The first of Bonnie Raitt's albums since her 1989 comeback with Nick of Time not to employ the Midas touch of Don Was in the producer's chair, Fundamental finds her stranded between intention and execution. She might want to "get back to the fundamental thing" - which in her case surely means the blues basics - but there is little in new co-producers Mitchell Froom and Tchad Blake's previous credits to suggest that they might be the men to facilitate such a move.

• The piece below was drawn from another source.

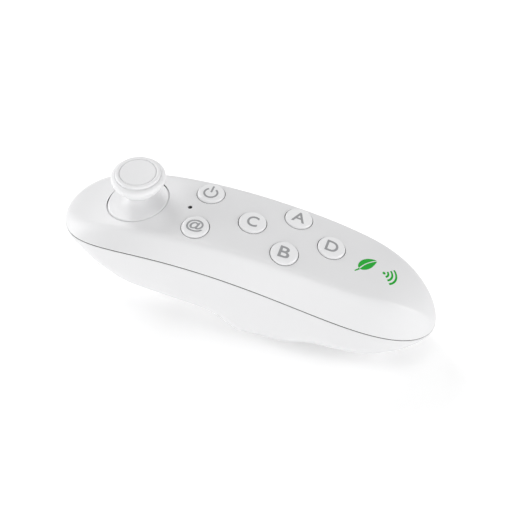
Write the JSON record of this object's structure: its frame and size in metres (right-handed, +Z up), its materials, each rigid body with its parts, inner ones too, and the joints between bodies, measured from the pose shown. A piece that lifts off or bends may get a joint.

In their work with such as Crowded House, Richard Thompson, Cibo Matto and Suzanne Vega - most of which, by the by, is excellent - Froom and Blake have usually served the opposite function, embellishing basic songs with their well-judged sense of roots eclecticism. Here, the basic blues songs such as "Cure for Love" and "Lovers Will" just sound dull, while the more outlandish attempts at cross-fertilisation end up producing embarrassments such as "On Your Side", which tries half-heartedly to be both cajun and reggae but ends up neither. The best track by far is "The Fundamental Thing", a light swamp-funk number which plays straight to Bonnie's strengths, with weary swells of horns back-dropping her funky guitar picking.

PREACHER BOY

Crow

(Wah Tup WAHTCD002)

This features nicely-blended American roots Gothic songs - lots of stuff about death and drinking, set to arrangements which aim for an air of whiskery authenticity somewhere midway between The Band's second album and Tom Waits' 10th, but which are, alas, performed by men whose own goatees are far too neatly trimmed. So while tracks such as "Coal Black Dirt Sky", "Black Crow" and "The Mortuary Band" suggest a well-researched sense of smalltown decrepitude and rural oblivion, the accompanying wheezes of sax and clarinet, plunks of banjo and curlicues of lap steel guitar sound like a heritage-centre version of real roots music, with no danger of an unruly hair slipping out of place.

In some cases, there is not much more than the research there: "Faces in the West", for instance, is simply a description of archetypal American old-timer physiognomies, a parade of small similes which doesn't attempt to look beyond its own cliches to the individual behind the appearance, settling instead for "leather, bark, dust, soil and bones/faces in the west become the land where they roam". The element of Preacher Boy's sound which casts the final, irrevocable shadow of artifice over Crow, however, is songwriter Christopher Watkins' ludicrous singing style - a laryngitic belch that is equal parts Tom Waits and Jack Hawkins, with perhaps a touch of that fellow who used to bellow in Napalm Death. It manages to be both unattractive and unconvincing, which is some kind of achievement, though I'm not sure exactly what.

MOODYMANN

Mahogany Brown

(Peace Frog PF074)

Kenny Dixon Jr, the Detroit producer who records as Moodymann, isn't your average, run-of-the-mill house-music operative. Private and reclusive, he is not as dominated by the physical imperatives of the dancefloor as most of his colleagues - as he says here, "I don't make music for the mass majority to dance to; I make music for the small majority to listen to". And on Mahogany Brown, the results are just as intriguing and contradictory as his description.

Moodymann's pieces pointedly lack the contrived glamour and hysteria of most disco music; instead, they occupy a strange, largely deserted, entropic wasteland in which languid, Seventies-influenced electric piano funk grooves rub shoulders with samples commenting upon the black American experience.

In one track, "On The Run", a funk guitar riff is preceded by a two-minute phone message from Moodymann's drug-dealing uncle, outlining how he had rather die than go back to prison again; but the hollow, weary tone of his voice conveys the chilling truth that something inside him has already died.

The opening "Radio" is a collage of radio fragments, street soundbites and slivers of soul music (all produced by Dixon) which combine to present an understanding of "soul" as an environmental, rather than a musical notion - an idea borne out by the concluding "Black Sunday", a 10-minute recording of a gospel sermon riding an almost subliminal house pulse.

But even if you would rather be part of that "mass majority" which Moodymann disdains, there are enough shifting polyrhythms in the shimmering tribal samba-soul of "Joy Pt.3" to move the most thoughtful of feet.